MACCALLUM: Joined by Dan Senor, an adviser to George W. Bush and an adjunct senior fellow for the Council on Foreign Relations, and John Bolton, former ambassador to the U.N. and Fox News contributor. Thanks for being here today.
Ambassador, let me start with you. How do you think it went yesterday with President Obama in terms of what he said, and what he meant and what he’ll do in the future?
BOLTON: Well, I think the net-net after the meeting in the Oval Office is we were pretty much where we were 48 hours ago. I think it’s clear that Obama did not get assurances from Prime Minister Netanyahu that Israel will not attack, and I think it’s equally clear that Netanyahu didn’t get assurances from President Obama that the United States would cooperate supplying intelligence, providing logistical support and prompt resupply if Israel does decide to take military action. Despite all the rhetoric I think we are still confronted by the blunt political--physical reality that Iran is continuing its nuclear weapons program, and that diplomacy and sanctions have failed and are going to continue to fail.
MACCALLUM: I’ve spoken to Gen. Jack Keen about this in the past, and he claims, he believes that the intelligence that has come out has been interpreted by the Israelis in one way and by the United States in another way. Israel is clearly operating under its understanding of what’s happening on the ground and their fear that it’s going too fast and that they are getting too far too quickly.

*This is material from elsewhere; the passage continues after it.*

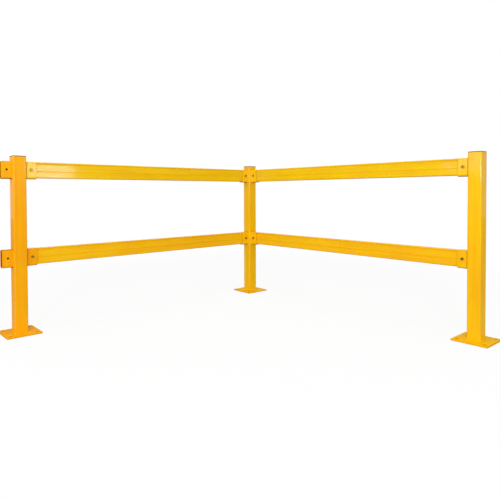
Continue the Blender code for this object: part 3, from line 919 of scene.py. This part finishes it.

SENOR: There are different timelines based on what you’re describing, what Gen. Keen was describing. If you notice President Obama chose his words very carefully in his speech. He talked about stopping Iran from developing a nuclear weapon. But the Israelis have a different criteria, they have a different red line. they want Iran to be stopped from developing a nuclear weapons capability. It sounds like a distinction without a difference but it has an important difference. meaning it sounds like the terms that President Obama is laying out if Iran has all the pieces and the parts and the processes for developing a nuclear weapon, but actually doesn’t go into assembly mode, then there is no need for action, there is no need for military action because Iran doesn’t have the bomb.

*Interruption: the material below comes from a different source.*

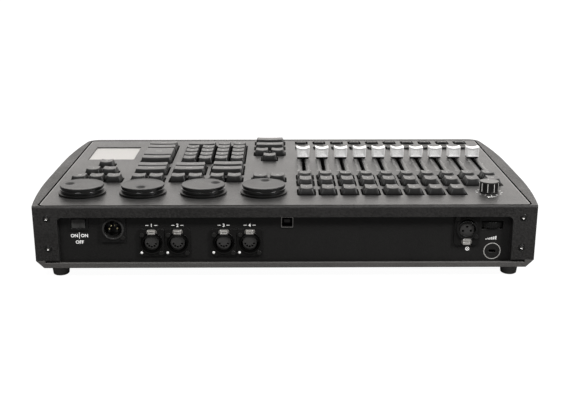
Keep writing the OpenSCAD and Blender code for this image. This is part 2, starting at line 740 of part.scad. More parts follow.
// The steel channel of each fader, open above, with a pocket for its carriage.
module fader_frames() color("silver") deck_frame() for (k = [0:fader_count - 1])
    at(-fader_x(k), slot_mid_v) difference() {
        box(-frame_w / 2, frame_w / 2, -frame_l / 2, frame_l / 2, board_top, -plate_t);
        box(-pocket_w / 2, pocket_w / 2, -pocket_l / 2, pocket_l / 2, board_top + frame_floor, 0);
    }

// A fader cap at its lowest place, on its lever, with the carriage in the channel.
module fader_cap(k) color("silver") deck_frame() at(-fader_x(k), fader_rest_v) {
    difference() {
        rotate([90, 0, 90]) translate([0, 0, -cap_w / 2]) linear_extrude(cap_w)
            polygon([[-cap_l / 2, cap_low], [cap_l / 2, cap_low], [cap_l / 2 - cap_lean, cap_h],
                [cap_lean - cap_l / 2, cap_h]]);
        translate([0, cap_l, cap_h + saddle_r - saddle_depth]) rotate([90, 0, 0])
            cylinder(r = saddle_r, h = 2 * cap_l, $fn = CURVE_FN);
    }
    box(-lever_t / 2, lever_t / 2, -lever_w / 2, lever_w / 2, carriage_z + 1, cap_low + 1);
    box(-carriage_w / 2, carriage_w / 2, -carriage_l / 2, carriage_l / 2,
        carriage_z, carriage_z + carriage_h);
}

// ---------------------------------------------------------------- wheels and knobs

// A jog wheel: hollow below, with a base ring, a waist and a finger dimple.
module encoder_wheel(i) color("dimgray") deck_frame() at(wheel_xs[i], front_row_v) difference() {
    union() {
        rotate_extrude($fn = 96) polygon([[0, wheel_web], [wheel_d / 2 - 4, wheel_web],
            [wheel_d / 2 - 4, wheel_low], [wheel_d / 2, wheel_low], [wheel_d / 2, wheel_low + 1.4],
            [wheel_top_d / 2 + 0.5, wheel_low + 2.6], [wheel_top_d / 2 + 0.5, wheel_h - 0.8],
            [wheel_top_d / 2 - 0.3, wheel_h], [0, wheel_h]]);
        translate([0, 0, shaft_low]) cylinder(d = shaft_d, h = wheel_web - shaft_low + 1);
    }
    rotate([0, 0, dimple_angles[i]]) translate([dimple_at, 0, wheel_h + dimple_r - dimple_depth])
        sphere(r = dimple_r);
}

module master_knob() color("dimgray") deck_frame() at(knob_x, front_row_v) {
    rotate_extrude($fn = 72) polygon([[0, wheel_web], [knob_d / 2 - 2.6, wheel_web],
        [knob_d / 2 - 2.6, wheel_low], [knob_d / 2 + 0.6, wheel_low], [knob_d / 2, knob_h - 0.7],
        [knob_d / 2 - 0.7, knob_h], [0, knob_h]]);
    translate([0, 0, shaft_low]) cylinder(d = shaft_d, h = wheel_web - shaft_low + 1);
}

// An encoder's housing and bush, with the running bore of its shaft.
module encoder_bodies() color("silver") deck_frame()
    for (x = concat(wheel_xs, [knob_x])) at(x, front_row_v) difference() {
        union() {
            translate([-encoder_w / 2, -encoder_w / 2, board_top])
                cube([encoder_w, encoder_w, -plate_t - board_top]);
            translate([0, 0, -plate_t - 1]) cylinder(d = bush_d, h = plate_t + 1 + bush_up);
        }
        translate([0, 0, shaft_low - 0.5]) cylinder(d = shaft_d + 2 * RUN, h = 30);
    }

// ---------------------------------------------------------------- rear panel

module rear_panel() color("dimgray") intersection() {
    panel_frame() difference() {
        union() {
            translate([0, 0, -panel_t]) linear_extrude(bay_d - wall + panel_t) bay_outline(panel_t);
            for (side = [-1, 1]) mirror([side > 0 ? 1 : 0, 0, 0])
                box(bay_w / 2, bay_w / 2 + ear_w, -ear_low, leg_screw_y[0] + 5,
                    bay_d - wall - panel_t, bay_d - wall);
        }
        linear_extrude(BIG / 10) bay_outline(0);
        for (side = [-1, 1], y = leg_screw_y)
            translate([side * leg_screw_x, y, 0]) cylinder(d = leg_screw_d + 0.1, h = bay_d);
        panel_holes();
    }
    box(-BIG / 2, BIG / 2, -BIG / 2, BIG / 2, floor_z, BIG);
}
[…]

What the Israelis are saying even them just having the capability, the pieces, the parts and processes means that the bomb is within reach and it’s just as big a existential threat for Israel. The timeline for them having the parts and pieces and having the processes in place is far sooner than an actual weapon, so Israel’s fuse is much shorter than the Americans. This is part, not the only, part of the nub of the disagreement between the administration and Prime Minister Benjamin Netanyahu.
MACCALLUM: I want to get both of your thoughts on this. I’ll start with Ambassador Bolton. It feels as if this subject is going to take a much bigger part of the stage. Once the GOP has its nominee in place and we start to see the head-to-head discussion developing between President Obama and whoever that nominee is, what do you expect as you look into your crystal ball for this summer, what do you expect Israel to do and what is the conversation going to be like here about it.
BOLTON: I still think the most likely outcome is that Iran gets nuclear weapons, because Obama will see that having failed with Benjamin Netanyahu here, he has to exert more pressure or he will see an Israeli attack. I think that is a decision that I’d be very surprised if Israel doesn’t make. I think Obama sees that as risking a massive spike in oil prices, direct threat to the shaky U.S. economic recovery, and something that he just can’t afford before the election. So I think his every effort will be to postpone an Israeli strike until after the election. I don’t think Israel has that long to wait. I thought Israel should have attacked in 2008 while it had a more favorable president in the White House. The great risk today is that Iran already has duplicate, deeply buried facilities that we don’t even know about, and that Israel could attack and not achieve its objective. That is the real risk.
MACCALLUM: we’ve heard a lot of evidence that points in that direction. Gentlemen, thank you. I hope you’ll come back and we’ll talk about this further very important topic right now. Dan, thanks to you.